# Reddit user comes across box of unreleased beta PSP games, plans to dump them all



## Song of storms (Jul 21, 2018)

This seems a bit fishy. He didn't know what "dumping" a game meant, but two weeks ago he posted on /r/gaming about opening a retro gaming lounge...


----------



## DrayanoX (Jul 21, 2018)

DFdDFdefefecAADDFAADFGE said:


> This seems a bit fishy. He didn't know what "dumping" a game meant, but two weeks ago he posted on /r/gaming about opening a retro gaming lounge...
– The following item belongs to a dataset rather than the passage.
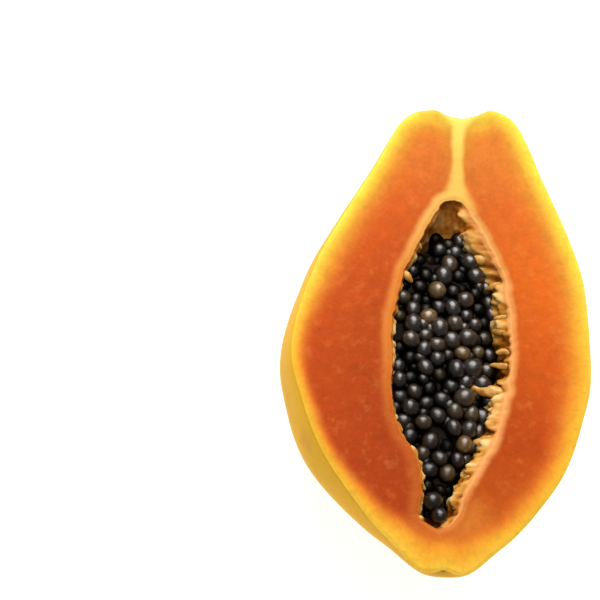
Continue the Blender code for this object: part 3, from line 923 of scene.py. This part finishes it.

You think people go through the hassle of dumping their own games instead of downloading them ?


----------



## Stephano (Jul 21, 2018)

This is really exciting. I can't wait to see the whole list.


----------



## slaphappygamer (Jul 21, 2018)

Stephano said:


> This is really exciting. I can't wait to see the whole list.


The list will be available at eBay.com. Lol
Wonder what ridge racer English will actually be.


----------



## Song of storms (Jul 21, 2018)

DrayanoX said:


> You think people go through the hassle of dumping their own games instead of downloading them ?


No, but I think that anybody with a passion for retrogames know what "dumping" is. How do they think that ROMs end up on the internet in the first place?


----------



## Chary (Jul 21, 2018)

Stephano said:


> This is really exciting. I can't wait to see the whole list.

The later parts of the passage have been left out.